▶ _WHAT IS NEEDED_: Tally the lines containing the word "joints" and give the total alone.
-- begin DATA LINES --
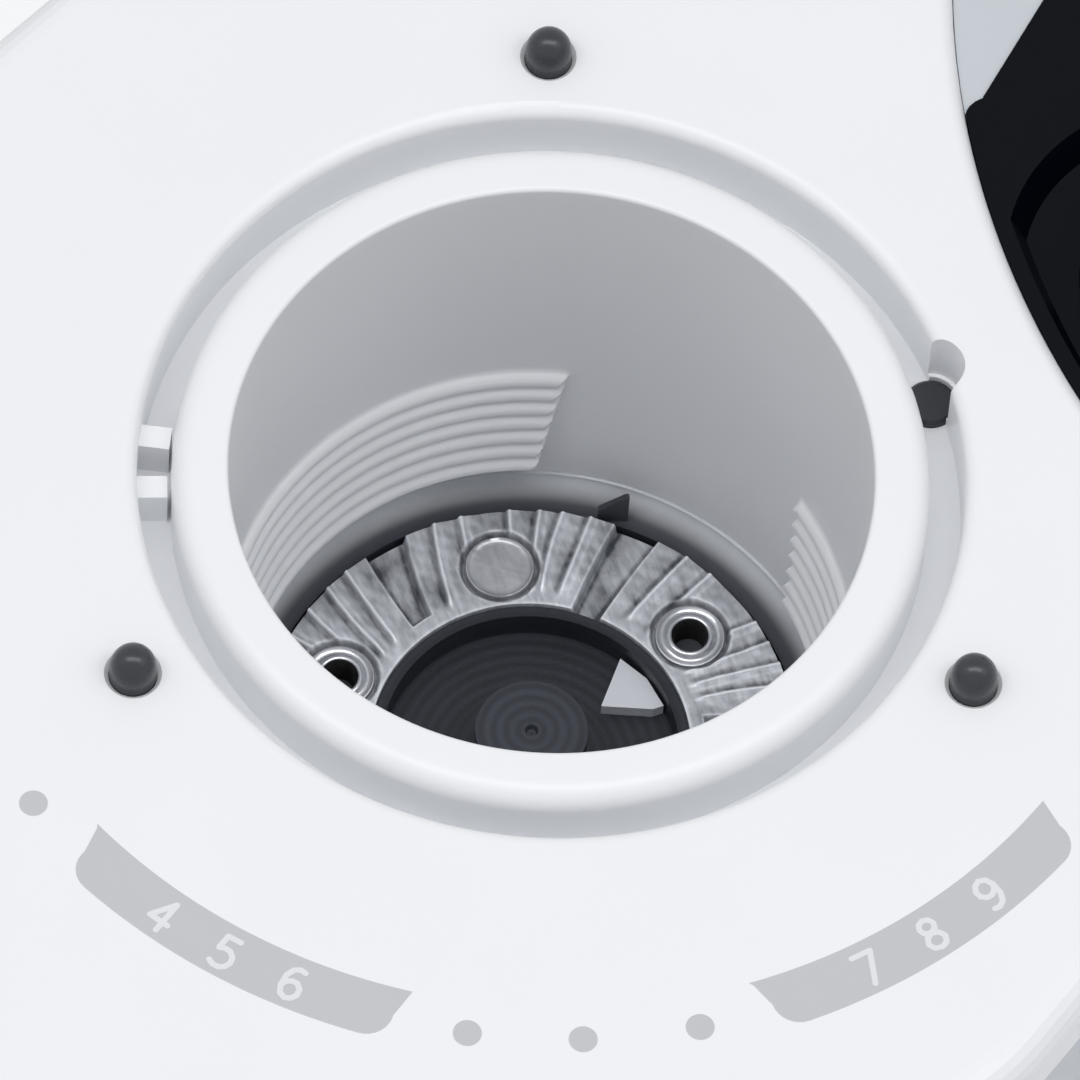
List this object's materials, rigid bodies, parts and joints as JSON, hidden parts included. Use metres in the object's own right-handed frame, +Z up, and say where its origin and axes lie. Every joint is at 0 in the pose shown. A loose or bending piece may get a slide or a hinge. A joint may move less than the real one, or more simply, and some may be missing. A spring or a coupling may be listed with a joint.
{
  "type": "burr coffee grinder",
  "caption": "Compact flat-burr coffee grinder with an open threaded burr collar, spring detent pins, a timer dial, a start button and a slide-out grounds jar.",
  "frame": {"origin": "on the table, straight below the burr axis", "axes": "+Z up along the burr axis, -Y towards the nose with the dial and the grounds jar, +X to the right seen from behind the nose looking along +Y"},
  "size_m": [0.1378, 0.1933, 0.2048],
  "materials": {
    "white_plastic": "satin white ABS",
    "silver_plastic": "satin silver-grey lacquered ABS",
    "black_panel": "high gloss",
    "dark_plastic": "fine moulded",
    "grey_plastic": "moulded",
    "smoky_plastic": "clear smoked",
    "rubber": "matt",
    "burr_steel": "cast and ground",
    "bright_steel": "plated",
    "spring_steel": "drawn wire",
    "brass": "turned",
    "gear_nylon": "natural nylon",
    "board_green": "solder mask",
    "motor_steel": "drawn can"
  },
  "bodies": {
    "housing": {"top_deck": "white_plastic", "burr_collar": "white_plastic", "body_shell": "silver_plastic", "base_plate": "dark_plastic", "rubber_feet": "rubber", "base_screws": "bright_steel", "head_cover": "silver_plastic", "head_floor": "silver_plastic", "bay_liner": "dark_plastic", "control_panel": "black_panel", "start_switch": "dark_plastic", "timer_board": "board_green", "grind_housing": "grey_plastic", "grind_chute": "dark_plastic", "chamber_ring": "dark_plastic", "spindle_bearings": "bright_steel", "motor": "motor_steel", "motor_plate": "bright_steel", "motor_screws": "bright_steel", "frame_screws": "bright_steel", "deck_screws": "bright_steel", "detent_spring_rear": "spring_steel", "detent_spring_left": "spring_steel", "detent_spring_right": "spring_steel", "spring_caps": "dark_plastic", "interlock_switch": "dark_plastic", "cord_gland": "rubber"},
    "burr_rotor": {"lower_burr": "burr_steel", "burr_carrier": "dark_plastic", "burr_rivets": "bright_steel", "burr_eyelets": "bright_steel", "bean_paddle": "grey_plastic", "spindle": "bright_steel", "drive_gear": "gear_nylon"},
    "motor_rotor": {"motor_pinion": "brass"},
    "pin_rear": {"detent_pin_rear": "dark_plastic"},
    "pin_left": {"detent_pin_left": "dark_plastic"},
    "pin_right": {"detent_pin_right": "dark_plastic"},
    "plunger": {"interlock_plunger": "dark_plastic"},
    "dial": {"timer_dial": "dark_plastic"},
    "button": {"start_button": "black_panel"},
    "jar": {"grounds_jar": "smoky_plastic", "jar_lid": "dark_plastic"}
  },
  "joints": [
    {"name": "burr_spin", "type": "hinge", "parent": "housing", "child": "burr_rotor", "pos_m": [0, 0, 0.15], "axis": [0, 0, 1], "continuous": true},
    {"name": "motor_spin", "type": "hinge", "parent": "housing", "child": "motor_rotor", "pos_m": [0, 0.034, 0.11], "axis": [0, 0, 1], "continuous": true},
    {"name": "pin_rear_press", "type": "slide", "parent": "housing", "child": "pin_rear", "axis": [0, 0, -1], "range_m": [0, 0.003], "stiffness_N_per_m": 300, "springref_m": -0.004, "deforming": ["detent_spring_rear"]},
    {"name": "pin_left_press", "type": "slide", "parent": "housing", "child": "pin_left", "axis": [0, 0, -1], "range_m": [0, 0.003], "stiffness_N_per_m": 300, "springref_m": -0.004, "deforming": ["detent_spring_left"]},
    {"name": "pin_right_press", "type": "slide", "parent": "housing", "child": "pin_right", "axis": [0, 0, -1], "range_m": [0, 0.003], "stiffness_N_per_m": 300, "springref_m": -0.004, "deforming": ["detent_spring_right"]},
    {"name": "plunger_press", "type": "slide", "parent": "housing", "child": "plunger", "axis": [0, 0, -1], "range_m": [0, 0.002], "stiffness_N_per_m": 200, "springref_m": -0.003},
    {"name": "dial_turn", "type": "hinge", "parent": "housing", "child": "dial", "pos_m": [0, -0.059, 0.2], "axis": [0, 0, -1], "range_deg": [0, 270]},
    {"name": "button_press", "type": "slide", "parent": "housing", "child": "button", "axis": [0, 1, 0], "range_m": [0, 0.0025], "stiffness_N_per_m": 400, "springref_m": -0.002},
    {"name": "jar_slide", "type": "slide", "parent": "housing", "child": "jar", "axis": [0, -1, 0], "range_m": [0, 0.11]}
  ],
  "couplings": [
    {"joint": "motor_spin", "follows": "burr_spin", "ratio": -3}
  ]
}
-- end DATA LINES --
▶ _CORRECT OUTPUT_: 2